Tuesday, April 23, 2024 - 3:30pm


Optical microscopy plays a pivotal role in the understanding of spatial and temporal dynamics of biological systems and for probing material systems. Light interacts gently with biological systems, which makes imaging extremely powerful for observing living systems. As a result, optical microscopy enables everything from the discovery of basic biological processes to the ability to diagnose disease to the discovery of new materials. Optical microscopy is primarily bound by three limits: spatial resolution, molecular specificity of imaging targets, and imaging depth in tissue. My group develops new methods for extracting a greater range of information from optical microscopy. I will discuss several aspects of computational imaging with widefield nonlinear microscopy using second harmonic generation (SHG), third harmonic generation (THG), and coherent anti-Stokes Raman scattering (CARS). These imaging methods are extremely useful for imaging studies ranging from biological samples to novel material systems. In biological samples, SHG, THG, and CARS signal generation is dominated by signals from collagen in the extracellular matrix and from muscle fibers. I will discuss computational adaptive optics for SHG and THG holographic imaging. In addition, I will discuss a new widefield computational super resolution CARS microscopy that offers a powerful new approach to vibrational spectroscopic imaging. 

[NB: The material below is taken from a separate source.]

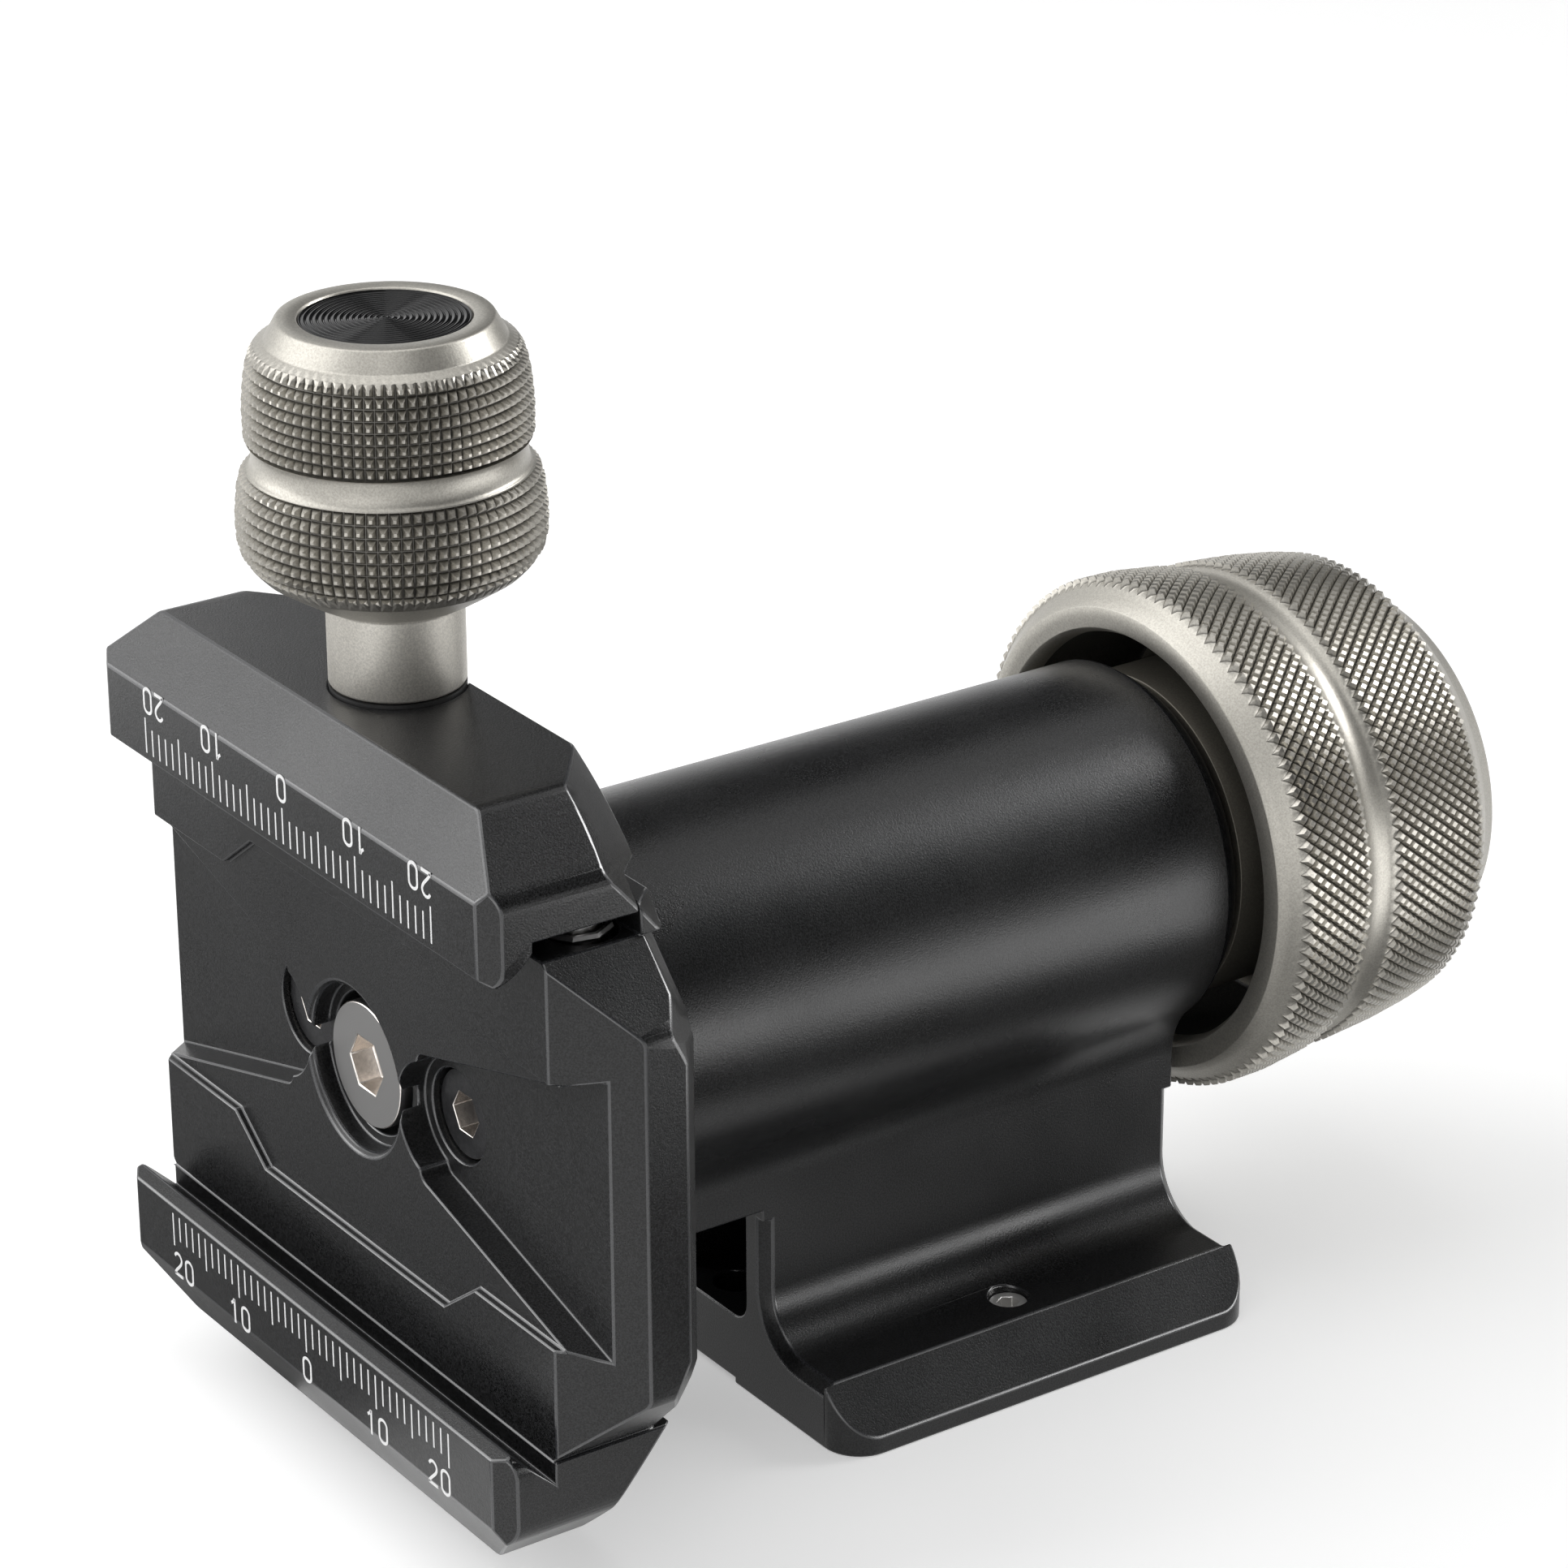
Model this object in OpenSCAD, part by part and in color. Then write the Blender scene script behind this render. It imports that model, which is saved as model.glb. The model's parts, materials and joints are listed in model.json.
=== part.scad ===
// Gimbal head: a tilting arm with a graduated dovetail clamp and two knurled knobs.
// The origin is the centre of the base's underside, +Y runs from the clamp to the tilt knob and +Z is up.
// Places written as y in the head are measured from the scale face, and z from the tilt axis.

/* [Base] */
// Width and depth of the square base
base_w = 39.2; // [38:0.2:44]
// Height of the upright band round the base
base_band_h = 1.5; // [1:0.1:2]
// Height of the flange's flat top
flange_h = 5.3; // [4.8:0.1:6]
// Width of the sloping rim outside the flange's flat top
rim_slope_w = 3.3; // [2.6:0.1:4]
// Radius of the base's upright corners
base_corner_r = 3.2; // [2:0.1:4]
// Radius of the hollow between flange and stem
flange_fillet_r = 4.5; // [3.5:0.1:5]
// Width of the shallow groove under the base
base_groove_w = 8.8; // [6:0.2:10]
// Depth of the shallow groove under the base
base_groove_d = 0.44; // [0.3:0.02:0.6]
// Wall radius of the tripod thread in the insert
tripod_thread_r = 3.97; // [3.2:0.01:4.2]
// Outer radius of the threaded insert
insert_r = 5.8; // [5.4:0.1:6.4]
// Length of the threaded insert
insert_l = 8; // [6:0.5:9]
// Radius of the base set screws
set_screw_r = 1.5; // [1.2:0.1:1.8]
// Length of the base set screws
set_screw_l = 4.2; // [3:0.1:4.6]
// Distance of a set screw from the middle of the base
set_screw_x = 13.2; // [12.6:0.1:14]

/* [Arm] */
// Height of the tilt axis above the underside of the base
axis_h = 33.8; // [32:0.2:40]
// Distance from the scale face to the centre of the base
reach = 54.4; // [53:0.2:58]
// Outer radius of the tube
tube_r = 14.77; // [14.2:0.01:16]
// Place of the tube's front face in the head
tube_front_y = 17.1; // [16.8:0.1:19]
// Length of the tube
tube_l = 59.2; // [58.8:0.1:64]
// Radius of the rounding at the tube's rear end
tube_end_r = 3.3; // [2:0.1:3.5]
// Thickness of the stem
stem_t = 16.8; // [15:0.1:18]
// Radius of the hollow between tube and stem
tube_fillet_r = 6; // [5:0.1:7]
// Drop of the keel below the tube, in front of the stem
keel_drop = 2.43; // [2:0.1:3]
// Chamfer on the stem's upright edges
stem_chamfer = 0.9; // [0.5:0.1:1.2]
// Width of the pocket in the stem's front
stem_pocket_w = 12; // [9:0.1:13]
// Depth of the pocket in the stem's front
stem_pocket_d = 9; // [6:0.1:10]
// Height of the pocket's floor above the underside of the base
stem_pocket_floor = 6; // [5.5:0.1:8]
// Radius of the pocket's lower corners
stem_pocket_r = 1.6; // [1:0.1:2.4]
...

Randy A. Bartels is an Investigator at the Morgridge Institute for Research and a Professor of Biomedical Engineering at the University of Wisconsin - Madison. Prof. Bartels has been awarded the Adolph Lomb Medal from the Optical Society of America (now Optica), a National Science Foundation CAREER award, a Sloan Research Fellowship in physics, an Office of Naval Research Young Investigator Award, a Beckman Young Investigator Award, an IEEE-LEOS (now Photonics Society) Young Investigator Award, a Kavli Fellow of the National Academy of Sciences, and a Presidential Early Career Award for Science and Engineering (PECASE). His research involves the development of novel spectroscopy and microscopy techniques and ultrafast fiber lasers for use in these applications. He is a Fellow of the Optical Society of America and of the American Physical Society (APS). He serves on the Editorial Board of Applied Physics Letters, Photonics and is an editor for Optics Communications and for Science Advances.